What is needed:
Would you output the whole listing below, exactly as it reads?

Data section:
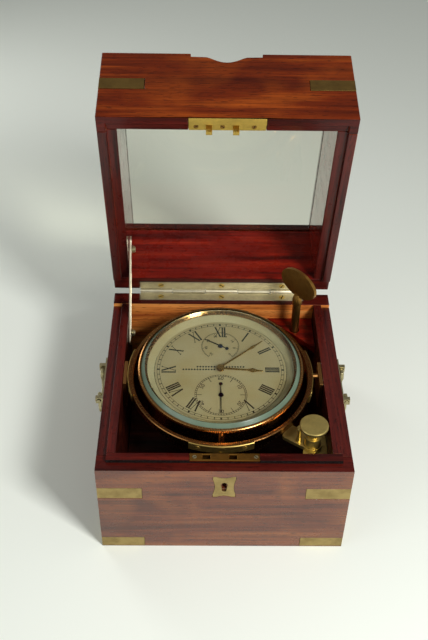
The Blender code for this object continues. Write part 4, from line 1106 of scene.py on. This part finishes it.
class CHRONOMETER_OT_stage(bpy.types.Operator):
    """Sets the floor, the lights and the camera"""

    bl_idname = "chronometer.stage"
    bl_label = "Stage"

    def execute(self, context):
        scene = context.scene
        scene.view_settings.view_transform = "Standard"
        bm = bmesh.new()
        bmesh.ops.create_grid(bm, x_segments=1, y_segments=1, size=3.0)
        mesh = bpy.data.meshes.new("floor")
        bm.to_mesh(mesh)
        bm.free()
        floor = linked("floor", mesh)
        mesh.materials.append(new_finish("floor_paint", tuple(studio().floor), roughness=0.9)[0])
        world = bpy.data.worlds.new("room")
        world.use_nodes = True
        sky = world.node_tree.nodes["Background"]
        sky.inputs["Color"].default_value = (0.92, 0.95, 0.93, 1.0)
        sky.inputs["Strength"].default_value = studio().sky
        scene.world = world
        area_light("key_light", (0.50, -0.62, 0.80), (0.0, -0.10, 0.05), 0.24, studio().key)
        area_light("fill_light", (-0.7, -0.5, 0.5), (0, 0, 0.1), 0.6, studio().fill)
        area_light("top_light", (-0.60, 0.62, 0.45), (0, 0, 0.1), 0.30, studio().top)
        lens = bpy.data.cameras.new("camera")
        lens.sensor_width, lens.lens = 36.0, studio().lens
        camera = linked("camera", lens)
        camera.matrix_world = (
            Matrix.Translation(CAMERA_PLACE)
            @ Matrix.Rotation(CAMERA_YAW, 4, "Z")
            @ Matrix.Rotation(TURN / 4 - CAMERA_DOWN, 4, "X")
            @ Matrix.Rotation(CAMERA_ROLL, 4, "Z")
        )
        scene.camera = camera
        return {"FINISHED"}


# ---- add-on ----
SETTINGS = {
    "chronometer_wood": WoodSettings,
    "chronometer_metal": MetalSettings,
    "chronometer_dial": DialSettings,
    "chronometer_stage": StageSettings,
}
OPERATORS = (
    CHRONOMETER_OT_base,
    CHRONOMETER_OT_lid,
    CHRONOMETER_OT_straps,
    CHRONOMETER_OT_hinge,
    CHRONOMETER_OT_lock,
    CHRONOMETER_OT_handles,
    CHRONOMETER_OT_stay,
    CHRONOMETER_OT_gimbal,
    CHRONOMETER_OT_gimbal_lock,
    CHRONOMETER_OT_winding_key,
    CHRONOMETER_OT_bowl,
    CHRONOMETER_OT_dial,
    CHRONOMETER_OT_hands,
    CHRONOMETER_OT_movement,
    CHRONOMETER_OT_stage,
)


class CHRONOMETER_PT_panel(bpy.types.Panel):
    """Lists the pieces and their settings"""

    bl_idname = "CHRONOMETER_PT_panel"
    bl_label = "Marine Chronometer"
    bl_space_type = "VIEW_3D"
    bl_region_type = "UI"
    bl_category = "Chronometer"

    def draw(self, context):
        column = self.layout.column()
        for name, group in SETTINGS.items():
            column.label(text=group.__doc__)
            settings = getattr(context.scene, name)
            for key in group.__annotations__:
                column.prop(settings, key)
        for operator in OPERATORS:
            column.operator(operator.bl_idname)


def register():
    for kind in (*SETTINGS.values(), *OPERATORS, CHRONOMETER_PT_panel):
        bpy.utils.register_class(kind)
    for name, group in SETTINGS.items():
        setattr(bpy.types.Scene, name, PointerProperty(type=group))


def unregister():
    for name in SETTINGS:
        delattr(bpy.types.Scene, name)
    for kind in reversed((*SETTINGS.values(), *OPERATORS, CHRONOMETER_PT_panel)):
        bpy.utils.unregister_class(kind)


def main():
    register()
    for operator in OPERATORS:
        group, name = operator.bl_idname.split(".")
        getattr(getattr(bpy.ops, group), name)()


if __name__ == "__main__":
    main()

Completed task:
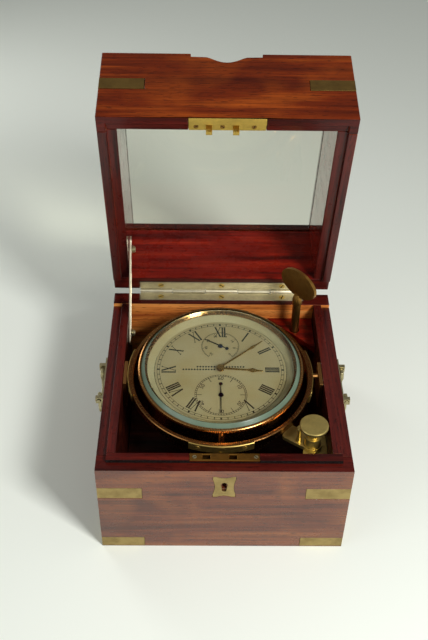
The Blender code for this object continues. Write part 4, from line 1106 of scene.py on. This part finishes it.
class CHRONOMETER_OT_stage(bpy.types.Operator):
    """Sets the floor, the lights and the camera"""

    bl_idname = "chronometer.stage"
    bl_label = "Stage"

    def execute(self, context):
        scene = context.scene
        scene.view_settings.view_transform = "Standard"
        bm = bmesh.new()
        bmesh.ops.create_grid(bm, x_segments=1, y_segments=1, size=3.0)
        mesh = bpy.data.meshes.new("floor")
        bm.to_mesh(mesh)
        bm.free()
        floor = linked("floor", mesh)
        mesh.materials.append(new_finish("floor_paint", tuple(studio().floor), roughness=0.9)[0])
        world = bpy.data.worlds.new("room")
        world.use_nodes = True
        sky = world.node_tree.nodes["Background"]
        sky.inputs["Color"].default_value = (0.92, 0.95, 0.93, 1.0)
        sky.inputs["Strength"].default_value = studio().sky
        scene.world = world
        area_light("key_light", (0.50, -0.62, 0.80), (0.0, -0.10, 0.05), 0.24, studio().key)
        area_light("fill_light", (-0.7, -0.5, 0.5), (0, 0, 0.1), 0.6, studio().fill)
        area_light("top_light", (-0.60, 0.62, 0.45), (0, 0, 0.1), 0.30, studio().top)
        lens = bpy.data.cameras.new("camera")
        lens.sensor_width, lens.lens = 36.0, studio().lens
        camera = linked("camera", lens)
        camera.matrix_world = (
            Matrix.Translation(CAMERA_PLACE)
            @ Matrix.Rotation(CAMERA_YAW, 4, "Z")
            @ Matrix.Rotation(TURN / 4 - CAMERA_DOWN, 4, "X")
            @ Matrix.Rotation(CAMERA_ROLL, 4, "Z")
        )
        scene.camera = camera
        return {"FINISHED"}


# ---- add-on ----
SETTINGS = {
    "chronometer_wood": WoodSettings,
    "chronometer_metal": MetalSettings,
    "chronometer_dial": DialSettings,
    "chronometer_stage": StageSettings,
}
OPERATORS = (
    CHRONOMETER_OT_base,
    CHRONOMETER_OT_lid,
    CHRONOMETER_OT_straps,
    CHRONOMETER_OT_hinge,
    CHRONOMETER_OT_lock,
    CHRONOMETER_OT_handles,
    CHRONOMETER_OT_stay,
    CHRONOMETER_OT_gimbal,
    CHRONOMETER_OT_gimbal_lock,
    CHRONOMETER_OT_winding_key,
    CHRONOMETER_OT_bowl,
    CHRONOMETER_OT_dial,
    CHRONOMETER_OT_hands,
    CHRONOMETER_OT_movement,
    CHRONOMETER_OT_stage,
)


class CHRONOMETER_PT_panel(bpy.types.Panel):
    """Lists the pieces and their settings"""

    bl_idname = "CHRONOMETER_PT_panel"
    bl_label = "Marine Chronometer"
    bl_space_type = "VIEW_3D"
    bl_region_type = "UI"
    bl_category = "Chronometer"

    def draw(self, context):
        column = self.layout.column()
        for name, group in SETTINGS.items():
            column.label(text=group.__doc__)
            settings = getattr(context.scene, name)
            for key in group.__annotations__:
                column.prop(settings, key)
        for operator in OPERATORS:
            column.operator(operator.bl_idname)


def register():
    for kind in (*SETTINGS.values(), *OPERATORS, CHRONOMETER_PT_panel):
        bpy.utils.register_class(kind)
    for name, group in SETTINGS.items():
        setattr(bpy.types.Scene, name, PointerProperty(type=group))


def unregister():
    for name in SETTINGS:
        delattr(bpy.types.Scene, name)
    for kind in reversed((*SETTINGS.values(), *OPERATORS, CHRONOMETER_PT_panel)):
        bpy.utils.unregister_class(kind)


def main():
    register()
    for operator in OPERATORS:
        group, name = operator.bl_idname.split(".")
        getattr(getattr(bpy.ops, group), name)()


if __name__ == "__main__":
    main()